## START DATA EXCERPTS
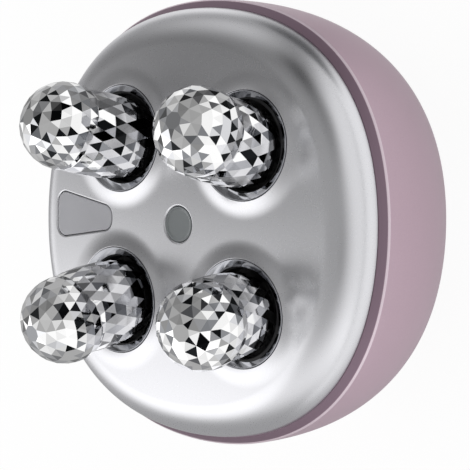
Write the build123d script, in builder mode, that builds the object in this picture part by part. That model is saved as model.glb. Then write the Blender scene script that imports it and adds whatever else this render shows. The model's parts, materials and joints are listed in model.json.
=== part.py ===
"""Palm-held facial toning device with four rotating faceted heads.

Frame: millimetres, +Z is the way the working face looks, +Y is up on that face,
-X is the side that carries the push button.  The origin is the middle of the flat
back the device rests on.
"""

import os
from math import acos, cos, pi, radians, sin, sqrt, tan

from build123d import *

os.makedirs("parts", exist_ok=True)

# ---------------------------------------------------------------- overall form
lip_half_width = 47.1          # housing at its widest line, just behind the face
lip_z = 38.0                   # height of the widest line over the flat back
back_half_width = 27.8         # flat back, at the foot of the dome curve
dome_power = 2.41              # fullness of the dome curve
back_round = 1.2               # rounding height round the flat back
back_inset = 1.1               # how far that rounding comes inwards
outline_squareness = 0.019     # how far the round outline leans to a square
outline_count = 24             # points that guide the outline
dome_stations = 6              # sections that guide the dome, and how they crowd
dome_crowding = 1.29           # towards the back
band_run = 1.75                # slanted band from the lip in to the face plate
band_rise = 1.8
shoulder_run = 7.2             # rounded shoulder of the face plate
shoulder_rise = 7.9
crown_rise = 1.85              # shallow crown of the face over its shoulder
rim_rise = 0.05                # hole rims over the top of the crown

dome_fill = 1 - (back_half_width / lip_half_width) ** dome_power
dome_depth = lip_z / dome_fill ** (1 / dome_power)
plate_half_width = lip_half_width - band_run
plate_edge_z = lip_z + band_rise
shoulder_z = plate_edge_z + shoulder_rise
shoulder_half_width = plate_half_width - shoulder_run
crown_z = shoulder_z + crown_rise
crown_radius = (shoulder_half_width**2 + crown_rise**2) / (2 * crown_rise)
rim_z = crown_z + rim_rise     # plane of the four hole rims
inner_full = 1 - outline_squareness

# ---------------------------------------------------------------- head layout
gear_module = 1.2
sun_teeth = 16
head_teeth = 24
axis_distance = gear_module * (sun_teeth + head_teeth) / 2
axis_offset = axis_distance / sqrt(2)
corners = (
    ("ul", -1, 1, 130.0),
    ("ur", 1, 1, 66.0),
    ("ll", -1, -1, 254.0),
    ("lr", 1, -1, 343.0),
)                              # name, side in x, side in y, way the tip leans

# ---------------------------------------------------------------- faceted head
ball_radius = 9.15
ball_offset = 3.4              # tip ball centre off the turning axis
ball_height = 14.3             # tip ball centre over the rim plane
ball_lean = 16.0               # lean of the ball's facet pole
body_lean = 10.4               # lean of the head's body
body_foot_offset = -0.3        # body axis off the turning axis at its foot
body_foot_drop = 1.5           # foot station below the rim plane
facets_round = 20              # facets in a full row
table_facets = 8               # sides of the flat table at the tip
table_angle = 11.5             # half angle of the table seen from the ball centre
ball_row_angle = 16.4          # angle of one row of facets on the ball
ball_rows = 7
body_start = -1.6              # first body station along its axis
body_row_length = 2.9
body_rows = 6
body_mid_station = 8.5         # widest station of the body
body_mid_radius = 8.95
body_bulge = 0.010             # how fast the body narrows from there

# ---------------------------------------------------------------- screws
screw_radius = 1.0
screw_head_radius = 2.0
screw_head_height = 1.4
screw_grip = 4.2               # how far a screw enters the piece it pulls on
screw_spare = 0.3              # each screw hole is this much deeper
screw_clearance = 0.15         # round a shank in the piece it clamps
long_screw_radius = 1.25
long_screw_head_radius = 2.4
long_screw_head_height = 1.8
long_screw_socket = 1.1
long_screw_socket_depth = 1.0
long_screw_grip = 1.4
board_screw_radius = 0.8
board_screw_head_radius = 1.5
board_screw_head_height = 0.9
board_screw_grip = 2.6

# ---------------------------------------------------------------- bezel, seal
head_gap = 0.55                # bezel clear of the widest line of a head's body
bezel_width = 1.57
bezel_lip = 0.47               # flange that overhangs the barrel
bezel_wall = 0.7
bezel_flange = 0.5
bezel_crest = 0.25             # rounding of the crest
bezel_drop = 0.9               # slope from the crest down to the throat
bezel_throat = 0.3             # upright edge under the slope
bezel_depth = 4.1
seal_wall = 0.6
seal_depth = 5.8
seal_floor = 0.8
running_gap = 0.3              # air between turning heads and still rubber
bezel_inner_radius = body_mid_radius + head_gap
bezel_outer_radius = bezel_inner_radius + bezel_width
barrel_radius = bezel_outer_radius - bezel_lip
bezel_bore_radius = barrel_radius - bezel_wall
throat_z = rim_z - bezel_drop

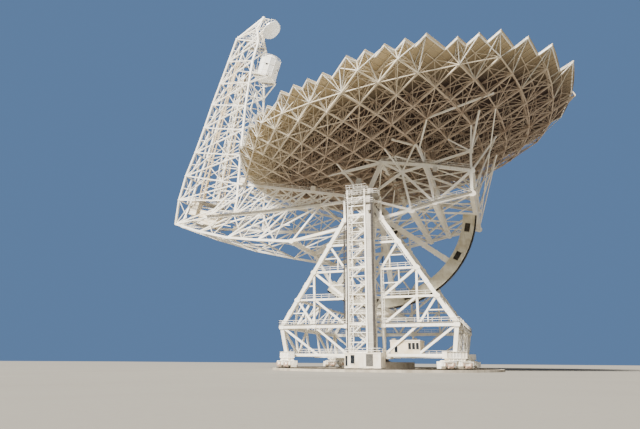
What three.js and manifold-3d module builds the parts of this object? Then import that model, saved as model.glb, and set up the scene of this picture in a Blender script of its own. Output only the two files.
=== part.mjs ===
## END DATA EXCERPTS
WORK TO DO |
Check every line of the data above for the string "Blender", and copy those that have it.

FULL RESPONSE |
Write the build123d script, in builder mode, that builds the object in this picture part by part. That model is saved as model.glb. Then write the Blender scene script that imports it and adds whatever else this render shows. The model's parts, materials and joints are listed in model.json.
What three.js and manifold-3d module builds the parts of this object? Then import that model, saved as model.glb, and set up the scene of this picture in a Blender script of its own. Output only the two files.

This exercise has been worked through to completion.